→ To do: Copy the first line of the material below and every later line through the line containing "from the top.", without any other output.
# Data start
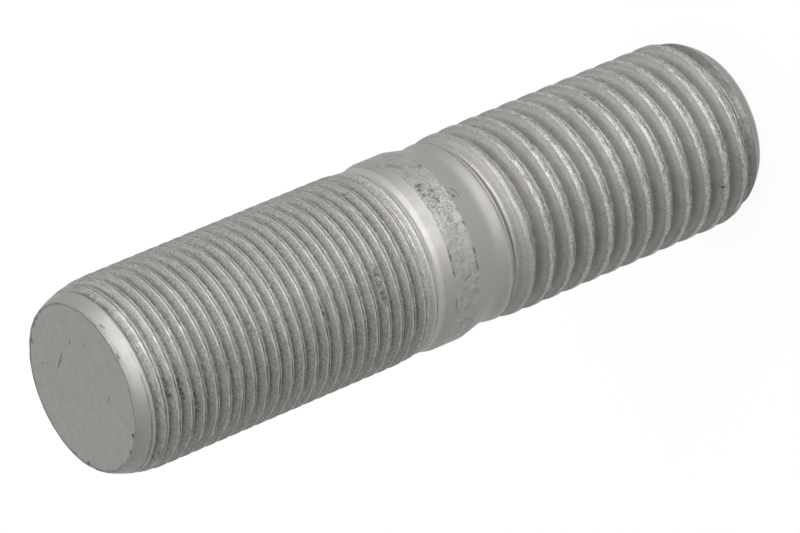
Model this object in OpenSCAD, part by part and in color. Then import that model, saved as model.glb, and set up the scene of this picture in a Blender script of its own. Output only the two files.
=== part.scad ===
// Headless wheel stud, rolled and turned from one steel bar, in millimetres.
// It stands on its hub end at z = 0, and the wheel nut screws on from the top.

/* [Nut end] */
// Nominal diameter of the fine thread that takes the wheel nut
nut_thread_d = 20; // [18:0.5:24]
// Pitch of the fine thread
nut_pitch = 1.5; // [1.25:0.25:2]
// How much smaller than nominal the fine thread is across its rolled crests
nut_crest_gap = 0.17; // [0.05:0.01:0.3]
// Length from the top face to the foot of the neck
nut_shank_l = 36.2; // [30:0.1:42]
// Length over which the fine thread fades out beside the neck
nut_runout_l = 3.6; // [2:0.1:6]
// Length of the rounded lead-in at the top face
nut_lead_l = 5.1; // [3:0.1:7]
// How far the rounded lead-in drops from the crests to the top face
nut_lead_drop = 1.18; // [0.8:0.01:1.6]
// Turn of the fine thread's first crest about the axis
nut_start = 158; // [0:1:359]

/* [Hub end] */
// Nominal diameter of the coarse thread that screws into the hub
hub_thread_d = 20; // [18:0.5:24]
// Pitch of the coarse thread
hub_pitch = 2.5; // [2:0.25:3]
// How much smaller than nominal the coarse thread is across its rolled crests
hub_crest_gap = 0.29; // [0.05:0.01:0.4]
// Depth to which each edge of the coarse thread's crest is rolled round
hub_edge_drop = 0.14; // [0.05:0.01:0.2]
// Length from the bottom face to the foot of the neck
hub_shank_l = 34.4; // [30:0.1:42]
// Length over which the coarse thread fades out beside the neck
hub_runout_l = 6.4; // [4:0.1:8]
// Length of the rounded lead-in at the bottom face
hub_lead_l = 4.5; // [3:0.1:7]
// How far the rounded lead-in drops from the crests to the bottom face
hub_lead_drop = 1.78; // [1:0.01:2.2]
// Turn of the coarse thread's first crest about the axis
hub_start = 145; // [0:1:359]

/* [Collar] */
// How much smaller than the larger nominal diameter the collar is
collar_gap = 0.14; // [0:0.01:0.3]
// Length of the collar
collar_l = 3; // [2:0.1:10]
// Length of the cone from the fine thread up to the collar
nut_cone_l = 1.8; // [1:0.1:4]
// Length of the cone from the collar down to the coarse thread
hub_cone_l = 3.2; // [1.5:0.1:6]

/* [Facets] */
// Flat steps in one turn of a thread
turn_steps = 28; // [24:2:30]

/* [Hidden] */
$fn = 96;

// Lean of a metric thread's flank, off the radius
flank_angle = 30;
// Lean of the flat that stands for a rounded crest edge, off the radius
edge_angle = 50;
// A thread fades on for this length inside its cone
thread_tail = 0.6;
// Straight stretches that make up a rounded lead-in
lead_steps = 3;

nut_crest_d = nut_thread_d - nut_crest_gap;
hub_crest_d = hub_thread_d - hub_crest_gap;
collar_d = max(nut_thread_d, hub_thread_d) - collar_gap;
total_l = hub_shank_l + hub_cone_l + collar_l + nut_cone_l + nut_shank_l;

// Pitch radius and root radius of a metric thread of nominal diameter d
function pitch_r(d, pitch) = d / 2 - 3 / 16 * sqrt(3) * pitch;
function root_r(d, pitch) = d / 2 - 17 / 48 * sqrt(3) * pitch;

// Half the width of the crest land: a sixteenth of the pitch at the nominal
// diameter, and wider by the flank's slope where the crest is rolled lower
function crest_half(d, crest_d, pitch) =
    pitch / 16 + (d - crest_d) / 2 * tan(flank_angle);

// Half the width of the root land that the two flanks leave
function root_half(d, crest_d, pitch) =
    pitch / 2 - crest_half(d, crest_d, pitch)
    - (crest_d / 2 - root_r(d, pitch)) * tan(flank_angle);

// One edge of the crest at distance ch from its middle, as a list of corners
// from the crest down to the flank. A flat stands for a rounded edge
function crest_edge(ch, crest_r, edge_drop) =
    edge_drop == 0 ? [[ch, crest_r]] :
    let (foot = ch + edge_drop * tan(flank_angle))
    [[foot - edge_drop * tan(edge_angle), crest_r], [foot, crest_r - edge_drop]];

// The thread's outline over one pitch, as [distance along the axis, radius]
function outline(d, crest_d, pitch, edge_drop) =
    let (
        edge = crest_edge(crest_half(d, crest_d, pitch), crest_d / 2, edge_drop),
        rh = root_half(d, crest_d, pitch)
    )
    [
        for (i = [len(edge) - 1 : -1 : 0]) [-edge[i][0], edge[i][1]],
        each edge,
        [pitch / 2 - rh, root_r(d, pitch)],
        [pitch / 2 + rh, root_r(d, pitch)]
    ];

// A rolled thread fades to the bare bar, which has the pitch diameter. The
// fade is a parabola that starts runout_l before the end of the thread
function faded(r, x, bare_r, end_x, runout_l) =
    let (g = min(1, max(0, (x - end_x + runout_l) / runout_l)))
    r + (bare_r - r) * g * g;

// Radius of the rounded lead-in at distance x from the face: an arc that
// meets the crest line without a corner at lead_l
function lead_r(x, crest_r, lead_l, lead_drop) =
    let (bend = (lead_l * lead_l + lead_drop * lead_drop) / (2 * lead_drop))
    crest_r - bend + sqrt(bend * bend - (lead_l - x) * (lead_l - x));

// Endless thread along +Z with a right-hand lead. Each column of points
// follows the outline at one angle, and the next column is a step further up
module thread_core(d, crest_d, pitch, edge_drop, start, end_x, runout_l) {
    corners = outline(d, crest_d, pitch, edge_drop);
    lap = len(corners);
    turns = ceil(end_x / pitch) + 2;
    rows = lap * turns;
    bare_r = pitch_r(d, pitch);
    points = [
        for (j = [0 : turn_steps - 1], k = [0 : turns - 1], c = corners)
            let (
                x = pitch * (k - 1 + j / turn_steps) + c[0],
                r = faded(c[1], x, bare_r, end_x, runout_l),
                a = start + 360 * j / turn_steps
            )
            [r * cos(a), r * sin(a), x]
    ];
    // Index of a point: the column after the last one is the first one again,
    // a full pitch further along
    function at(j, i) = j < turn_steps ? j * rows + i : i + lap;
    bottom = len(points);
    top = bottom + 1;
    last = turn_steps - 1;
    skin = [
        for (j = [0 : last], i = [0 : rows - 2 - (j == last ? lap : 0)])
            each [
                [at(j, i), at(j, i + 1), at(j + 1, i)],
                [at(j + 1, i), at(j, i + 1), at(j + 1, i + 1)]
            ]
    ];
    bottom_fan = [for (j = [0 : last]) [bottom, at(j, 0), at(j + 1, 0)]];
    top_fan = [
        for (j = [0 : last])
            [top, at(j + 1, rows - 1 - (j == last ? lap : 0)),
                at(j, rows - 1 - (j == last ? lap : 0))]
    ];
    bottom_step = [[bottom, for (i = [lap : -1 : 0]) at(0, i)]];
    top_step = [[top, for (i = [rows - 1 - lap : rows - 1]) at(last, i)]];
    ends = [[0, 0, -2 * pitch], [0, 0, pitch * turns]];
    polyhedron(
        points = concat(points, ends),
        faces = concat(skin, bottom_fan, top_fan, bottom_step, top_step)
    );
}

// One threaded end, standing on its face, cut to length and rounded at the face.
// The edges of its crests are square unless edge_drop rounds them
module threaded_end(d, crest_d, pitch, start, shank_l, runout_l, lead_l, lead_drop,
                    edge_drop = 0) {
    end_x = shank_l + thread_tail;
    arc = [
        for (i = [0 : lead_steps - 1])
            let (x = lead_l * i / lead_steps)
            [lead_r(x, crest_d / 2, lead_l, lead_drop), x]
    ];
    // The last stretch of the lead-in runs on straight, clear of the crests
    clear = 2 * arc[lead_steps - 1] - arc[lead_steps - 2];
    intersection() {
        thread_core(d, crest_d, pitch, edge_drop, start, end_x, runout_l);
        rotate_extrude()
            polygon(concat([[0, 0]], arc, [clear, [clear[0], end_x], [0, end_x]]));
    }
}

// Collar with a cone on each side. Each cone runs on under its thread until
// it is as thin as the thread's root
module neck() {
    collar_r = collar_d / 2;
    hub_foot = pitch_r(hub_thread_d, hub_pitch);
    nut_foot = pitch_r(nut_thread_d, nut_pitch);
    hub_root = root_r(hub_thread_d, hub_pitch);
    nut_root = root_r(nut_thread_d, nut_pitch);
    hub_run = hub_cone_l * (collar_r - hub_root) / (collar_r - hub_foot);
    nut_run = nut_cone_l * (collar_r - nut_root) / (collar_r - nut_foot);
    collar_z = hub_shank_l + hub_cone_l;
    rotate_extrude()
        polygon([
            [0, collar_z - hub_run],
            [hub_root, collar_z - hub_run],
            [collar_r, collar_z],
            [collar_r, collar_z + collar_l],
            [nut_root, collar_z + collar_l + nut_run],
            [0, collar_z + collar_l + nut_run]
        ]);
}

module wheel_stud() {
    color("#9c9c98") union() {
        neck();
        threaded_end(hub_thread_d, hub_crest_d, hub_pitch, hub_start, hub_shank_l,
            hub_runout_l, hub_lead_l, hub_lead_drop, hub_edge_drop);
        translate([0, 0, total_l])
            rotate([180, 0, 0])
                threaded_end(nut_thread_d, nut_crest_d, nut_pitch, nut_start,
                    nut_shank_l, nut_runout_l, nut_lead_l, nut_lead_drop);
    }
}

wheel_stud();
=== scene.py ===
# %% [markdown]
# # A double-ended wheel stud
# The real stud is one steel bar. A fine thread is rolled on the end that takes
# the wheel nut, a coarse thread on the end that screws into the hub, and the
# collar between them keeps the bar's full size. The whole stud is dipped in
# zinc flakes, which bake to a matt grey skin.
# The CAD solid already has the right size and the two helices. What it lacks
# is what rolling leaves behind, round roots and round crests with a fine seam
# along the middle, and what use leaves, nicks, scuffs and dirt. One new skin
# is worked out here as a surface and takes the solid's place.

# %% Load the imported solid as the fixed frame
import math
from dataclasses import dataclass

import bpy
import numpy as np
from mathutils import Matrix, Vector


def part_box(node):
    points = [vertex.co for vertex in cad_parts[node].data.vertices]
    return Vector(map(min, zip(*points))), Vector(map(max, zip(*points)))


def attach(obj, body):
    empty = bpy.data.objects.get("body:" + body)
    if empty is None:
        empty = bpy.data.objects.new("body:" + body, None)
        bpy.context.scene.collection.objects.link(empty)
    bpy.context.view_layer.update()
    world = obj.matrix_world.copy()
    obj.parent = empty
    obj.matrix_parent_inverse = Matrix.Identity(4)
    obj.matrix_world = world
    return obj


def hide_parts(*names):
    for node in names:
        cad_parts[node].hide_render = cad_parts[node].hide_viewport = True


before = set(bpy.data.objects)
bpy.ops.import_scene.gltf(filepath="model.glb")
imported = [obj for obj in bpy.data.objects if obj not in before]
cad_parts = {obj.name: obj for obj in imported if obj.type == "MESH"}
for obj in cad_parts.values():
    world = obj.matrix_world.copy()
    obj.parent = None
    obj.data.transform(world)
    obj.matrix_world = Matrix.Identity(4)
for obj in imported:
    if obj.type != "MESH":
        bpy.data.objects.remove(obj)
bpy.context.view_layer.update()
MM = 0.001
low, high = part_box("wheel_stud")
LENGTH = high.z / MM
print(f"stud: {LENGTH:.2f} mm long, {(high.x - low.x) / MM:.2f} mm across")

# %% [markdown]
# ## The numbers of the two threads
# Both threads are metric, so their flanks lean 30 degrees off the radius and
# the roots sit 17/48 of root three pitches below the nominal radius. A rolled
# thread isn't pressed quite full, so its crests stay a little lower and wider
# than the standard's. Places count from the nut end's face, as a turner would
# measure them, and angles count from the side that the camera sees.

# %% Thread data
FLANK_SLOPE = math.sqrt(3)
NOMINAL_R = 10.0


@dataclass
class Thread:
    """The sizes of one rolled thread, in millimetres.
    before, after: how far the two corners of the crest land lie from the
    nominal crest, towards the nut end and towards the hub, each with the width
    over which it is rounded, and how far the first corner strays.
    seam: where it runs on the land, its depth and its half width.
    crown: the land falls away from the seam by crown * distance squared.
    The radius of the roots and that of the bare bar follow from the pitch."""

    pitch: float
    crest_r: float
    first_crest: float
    before: float
    before_round: float
    before_strays: float
    after: float
    after_round: float
    seam_at: float
    seam_depth: float
    seam_w: float
    crown: float

    def __post_init__(self):
        self.root_r = NOMINAL_R - 17 / 48 * FLANK_SLOPE * self.pitch
        self.bare_r = NOMINAL_R - 3 / 16 * FLANK_SLOPE * self.pitch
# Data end
→ Answer below:
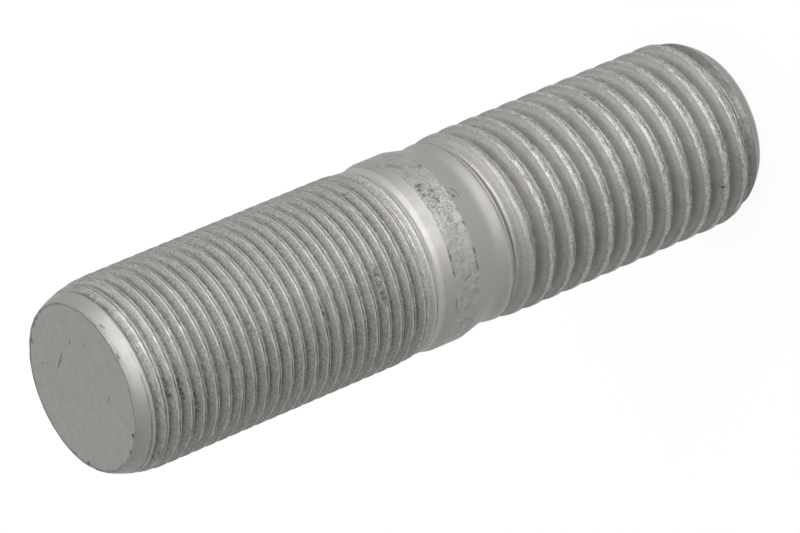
Model this object in OpenSCAD, part by part and in color. Then import that model, saved as model.glb, and set up the scene of this picture in a Blender script of its own. Output only the two files.
=== part.scad ===
// Headless wheel stud, rolled and turned from one steel bar, in millimetres.
// It stands on its hub end at z = 0, and the wheel nut screws on from the top.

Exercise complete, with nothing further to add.